What does the transition look like? Moving to a new MSP is operationally disruptive. A good provider has a documented transition process with clear milestones, risk mitigation, and parallel running periods. If their answer is vague, they haven’t done it enough.

What’s your approach to proactive work? The difference between a good and mediocre MSP often comes down to proactivity. Are they identifying and fixing problems before you notice them, or are they just responding to tickets? Ask for specific examples of proactive improvements they’ve made for existing clients.

SLAs: Read the Fine Print

SLAs are the contractual backbone of an MSP relationship, and they’re also where most companies get caught out.

Response time versus resolution time. An SLA that promises a 15-minute response time sounds great until you realise “response” means “someone acknowledged the ticket.” Resolution — actually fixing the problem — might have a completely different (and much longer) target.

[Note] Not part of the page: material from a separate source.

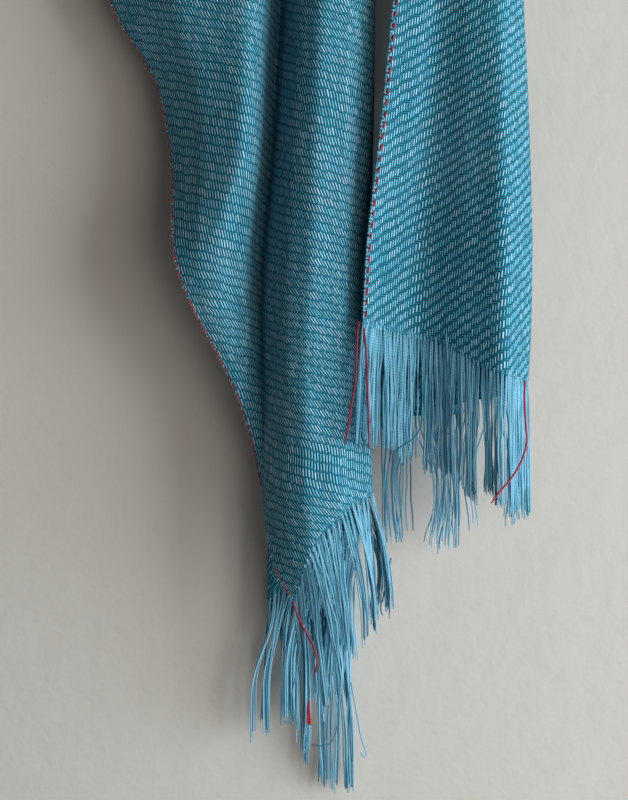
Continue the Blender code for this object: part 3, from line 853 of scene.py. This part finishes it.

Priority classification. Who decides whether an incident is Priority 1, 2, or 3? If the MSP controls classification, they have an incentive to downgrade incidents to meet their SLAs. Make sure there’s a clear, objective classification matrix and that you retain the ability to escalate.

Exclusions. Read the exclusions carefully. Many SLAs exclude third-party service outages, planned maintenance windows, and incidents caused by changes you requested. Depending on how broadly these exclusions are defined, they can effectively gut the SLA.

Penalty mechanisms. What happens when the MSP misses their SLA targets? Service credits are common but often capped at a percentage of the monthly fee. If your business loses $50,000 during an outage and the service credit is $500, the incentive alignment is broken.

Reference Checks: Do Them Properly

Every MSP will give you references, and those references will say positive things. That’s expected — nobody provides bad references voluntarily. To get useful information:

Ask for references of similar size and complexity. An MSP that’s excellent at managing infrastructure for a 50-person company might struggle with a 500-person one, and vice versa.

Ask about the transition period. The first three to six months with a new MSP are the hardest. How did it go? What surprised the client? What would they do differently?

Ask what hasn’t gone well. Phrase it gently, but push for honesty. Every relationship has friction. The nature of that friction tells you a lot.

Ask if they’d choose the same provider again. This question cuts through polite endorsements. A pause before answering is informative.

Contract Structure Matters

Avoid long lock-in periods without performance clauses. A three-year contract is reasonable, but it should include performance benchmarks and exit provisions if those benchmarks aren’t met consistently.

Be wary of low base fees with expensive change requests. Some MSPs deliberately price their base contract low and then charge significant fees for any change — new user setups, firewall rule changes, access modifications. Those costs add up quickly. Ask for a schedule of common change request fees before signing.

Understand the exit provisions. What happens when the contract ends? Who owns the documentation? What data do you get back? How much notice is required? How does knowledge transfer work? These details matter enormously when you eventually transition away.

The Incumbent Advantage

If you already have an MSP, switching has a real cost — operational disruption, knowledge loss, and a learning curve for the new provider. Factor that into your evaluation. A marginally better provider might not justify the transition cost. A significantly better one probably does.

Evaluate your incumbent on the same criteria you’d apply to a new provider. Sometimes the exercise reveals that your current MSP is actually decent and the problems are more about communication or scope definition than capability.

Final Thought

Choosing an MSP is one of the most consequential IT decisions a mid-market company makes. It’s a relationship, not a transaction, and treating it like the latter almost always leads to disappointment. Invest the time in proper evaluation, ask the uncomfortable questions upfront, and make sure the contract protects you when things don’t go as planned. Because at some point, they won’t.